To avoid abiding by the Geneva Conventions, the Bush administration has simply asserted that entire categories of individuals it has snatched up in its international “war on terror” are not prisoners of war and the protections of the convention do not apply. In this manner, hundreds of detainees have been held indefinitely as “enemy combatants” at Guantánamo Bay and other US-run prisons without charge or access to legal counsel.
The United States is a world leader in its refusal to ratify international treaties. In 2002, the Bush administration formally rejected the treaty establishing the International Criminal Court, signaling its intention to shield top government and military officials from any future prosecution for war crimes.

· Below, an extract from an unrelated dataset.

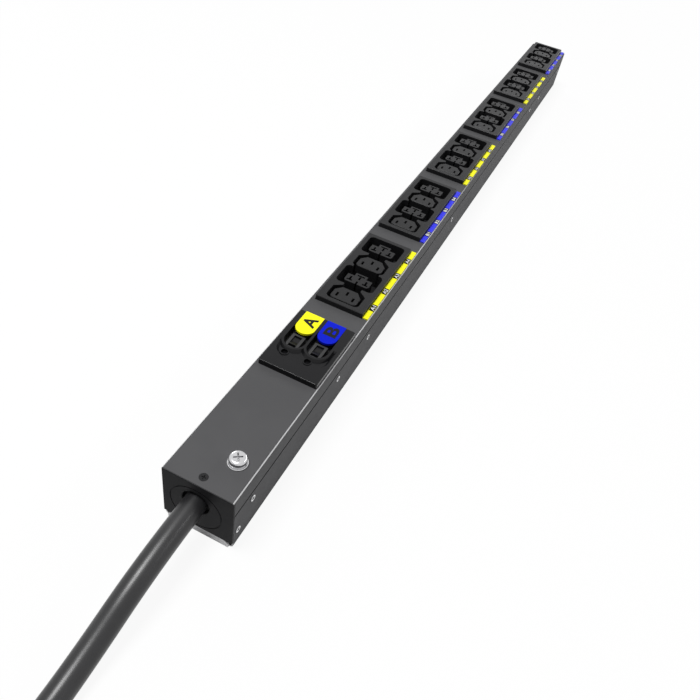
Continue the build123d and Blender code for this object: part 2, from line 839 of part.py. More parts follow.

The US has failed to ratify the Convention on the Rights of the Child, because it prohibits recruiting child soldiers under the age of 18 (the US military allows 17-year-old recruits). Although it signed the Convention on Economic and Social Rights, it has refused to ratify it because the treaty declares housing and food to be internationally recognized human rights.
The Bush administration dropped its support for the Kyoto environmental treaty on climate change just days before the UN vote. It has renounced the 30-year-old Anti-Ballistic Missile treaty, and is one of a handful of countries that has not signed the 1997 treaty banning landmines.
Bush’s decision to opt out of the Optional Protocol to the Vienna Convention on Consular Rights follows in this tradition: if an international treaty in any way restricts the predatory military pursuits of US imperialism—or compels the government to abide by basic democratic and humanitarian rights for Americans or citizens of other countries—it should be rejected, abandoned or openly breached.